"The Democrats who are prospering right now and who are perhaps
going to win are not silly. They have read the marketplace. You
know what the big winner in this election is? The NRA. No Democrat
out there is talking about gun control."
- George F. Will ("This Week With George Stephanopoulos," Oct. 22, 2006)
BY CHRIS W. COX
NRA-ILA Executive Director
Well, we can remove the "perhaps" from George Will's analysis, but the thrust of his remarks about the politics of gun control was dead on. On Election Day 2006, voters took out both frustration and anger on the Republican Party and turned over the levers of power to the Democrats.
Importantly, however, on a day that saw an electorate expressing dissatisfaction over such things as conduct of the war, political corruption and competency to govern, Americans cast their votes for pro-gun candidates from both parties. Candidates who championed gun control in contested races were nearly non-existent.
Politicians who claimed to support the Second Amendment on the campaign trail were rewarded by voters who took them at their word. Now, those same voters - NRA members first and foremost - will be closely watching those they elected to see if they "walk the walk" as well as "talk the talk." For our part, NRA will see to it that the newcomers get the opportunities to prove themselves with some early votes. By the yeas and nays we will separate the true believers from the camouflage candidates.
There is no denying that the change in Washington, D.C., will soon become very real. Radical opponents of our Right to Keep and Bear Arms have been elevated to seats of power, especially in the House of Representatives, where Nancy Pelosi will become Speaker and John Conyers is set to take over the powerful Judiciary Committee. Anti-gunners will assume the chairs of important subcommittees as well.
The power shift is balanced in part by the fact that Second Amendment champion and former NRA Director John Dingell, the longest serving member in the House, is set to regain the reins of the Energy and Commerce Committee and will be a powerful voice for gun owners' rights among his colleagues. Pro-gun Democrats will also chair some very important committees and subcommittees.
In House of Representatives elections this year, the NRA Political Victory Fund endorsed 259 candidates, and our candidates won 228, or 88% of those races. The 110th Congress will convene with 24 pro-gun freshmen - 11 Democrats and 13 Republicans - in the House, and 227 A-rated members (eight less than after the 2004 elections). For the record, there will be 150 members we rate as Fs.
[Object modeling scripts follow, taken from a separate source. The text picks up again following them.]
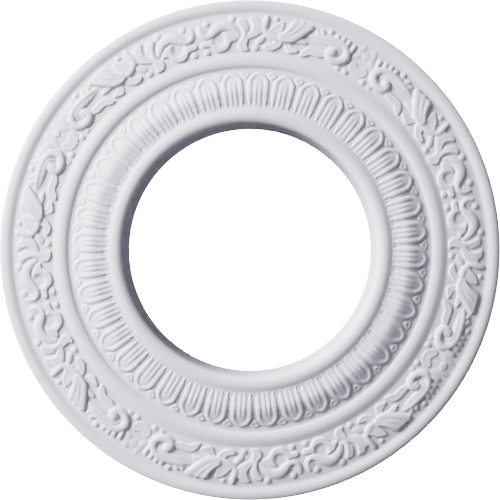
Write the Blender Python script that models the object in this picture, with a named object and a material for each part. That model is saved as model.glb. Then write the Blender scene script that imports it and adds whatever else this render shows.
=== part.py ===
# A ring-shaped ceiling rose, moulded in one piece and left in its white primer.
# It hangs as it does in use: the flat back is the plane z = 0, against the ceiling, and the carved
# face looks down. The bore, the rolls and the rim are turned, the leaf band repeats forty times,
# and the scroll frieze repeats four times, each quarter being one half and its mirror image.
import math

import bmesh
import bpy
from mathutils import Vector
from mathutils.geometry import delaunay_2d_cdt

MM = 0.001  # the driving sizes below are in millimetres and degrees

# Driving sizes of the turned mouldings. A depth is measured down from the ceiling.
OUTER_RADIUS = 103.0
BORE_RADIUS = 50.35  # at the back, where the bore is narrowest
PROJECTION = 16.0
LEAF_BAND_INNER = 57.7
LEAF_BAND_OUTER = 73.7
FRIEZE_INNER = 80.8
FRIEZE_OUTER = 97.0
EDGE_RADIUS = 102.9  # the outer edge is drafted a little towards its front
EDGE_DEPTH = 7.4  # height of the plain outer edge

# The ground between the leaves, from the bore roll out to the crease at the middle roll: radius, depth.
LEAF_BAND_GROUND = [(LEAF_BAND_INNER, 14.95), (59.2, 14.8), (61.0, 14.9), (63.2, 15.0), (64.8, 14.8),
                    (66.5, 14.2), (68.3, 13.35), (70.0, 12.6), (71.2, 12.1), (72.2, 11.8),
                    (LEAF_BAND_OUTER, 11.5)]

# The frieze's ground, a shallow cone that turns down a little towards the rim: radius, depth.
FRIEZE_GROUND = [(FRIEZE_INNER, 11.0), (91.0, 10.05), (FRIEZE_OUTER, 8.9)]

# The roll round the bore, the middle roll and the rim: radius, depth.
BORE_ROLL = [(51.1, 13.2), (51.7, 14.9), (52.8, 15.7), (54.2, PROJECTION), (56.3, 15.6)]
MIDDLE_ROLL = [(74.6, 12.0), (76.4, 12.4), (78.9, 11.8)]
RIM = [(98.3, 9.2), (99.8, 9.4), (101.8, 8.7), (EDGE_RADIUS, EDGE_DEPTH)]

# Angles are clockwise from +Y as the face is looked at from below.
LEAF_COUNT = 40
FIRST_LEAF = 2.9
FRIEZE_REPEATS = 4
FIRST_AXIS = 31.0
BORE_SIDES = 2 * LEAF_COUNT
RIM_SIDES = 72

# Heights of the carving above its ground.
LEAF_RIM = 0.8
LEAF_TONGUE = 0.55
SCROLL = 1.25
SPRAY = 1.3
STEM = 0.95
FRINGE = 0.7
LEAFLET = 0.65
RING = 0.75
BEAD = 0.6
PALMETTE = 0.35

STROKE_STEP = 3.3  # how far apart the facets of a carved stroke lie
WELD = 0.12  # carving lines that come closer than this share a point


def turned(bearing, radius, depth):
    """A point of the rose from its clockwise bearing in degrees, its radius and its depth."""
    angle = math.radians(bearing)
    return Vector((-radius * math.sin(angle) * MM, radius * math.cos(angle) * MM, -depth * MM))


def flat(bearing, radius):
    """The same bearing and radius as a point of the plane, in millimetres."""
    angle = math.radians(bearing)
    return Vector((radius * math.sin(angle), radius * math.cos(angle)))


def polar(point):
    """Bearing and radius of a point of the plane."""
    return math.degrees(math.atan2(point.x, point.y)), point.length


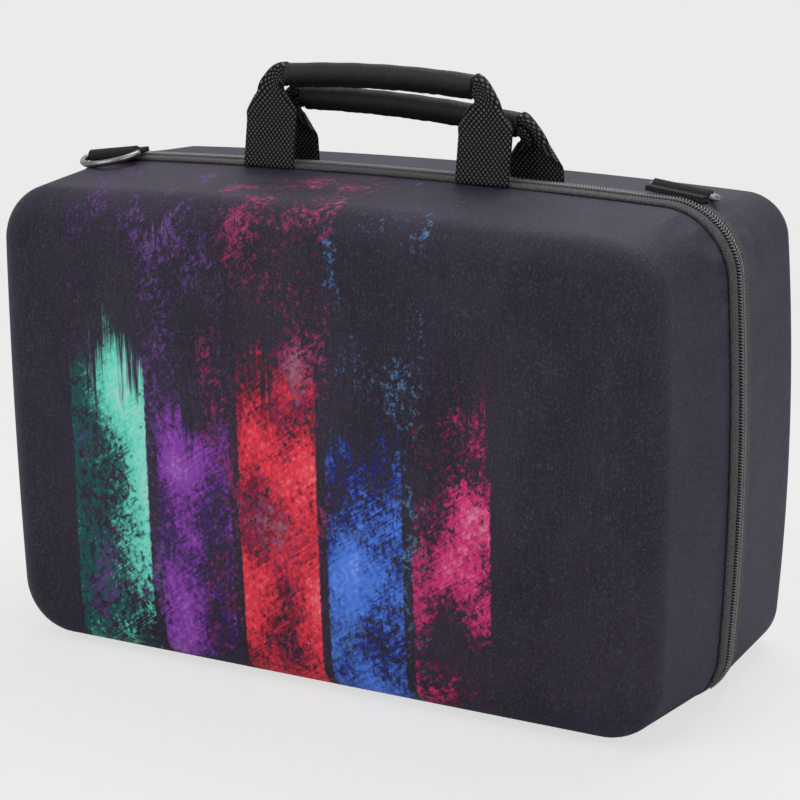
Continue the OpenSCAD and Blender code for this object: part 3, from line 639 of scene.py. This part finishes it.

Of the 17 candidates NRA endorsed for the U.S. Senate, eight won their races. What really matters, however, was that there was a net loss of only one pro-gun seat - our good friend Jim Talent was defeated in Missouri. Four pro-gun freshmen in the Senate include: Democrats Jon Tester of Montana, Bob Casey of Pennsylvania and Jim Webb of Virginia, along with Republican Bob Corker of Tennessee.
Outside the nation's capital, Democrats claimed six governors' mansions and majorities in several state legislative chambers: the Indiana House, New Hampshire House and Senate, Iowa House and Senate, the Minnesota House, the Michigan House, the Wisconsin Senate, and the Oregon House.
The six states whose governorships switched from Republican to Democratic hands include Arkansas, where A-rated Mike Beebe won, and Ohio, where A-rated Ted Strickland moves into the governor's mansion.
There will be legislative battles ahead at both the federal and state levels. And with the all-important 2008 elections approaching, NRA members and their fellow gun owners and sportsmen must remain vigilant. We must let our representatives, both Democrat and Republican, know one thing: we expect our Second Amendment rights to be respected and protected.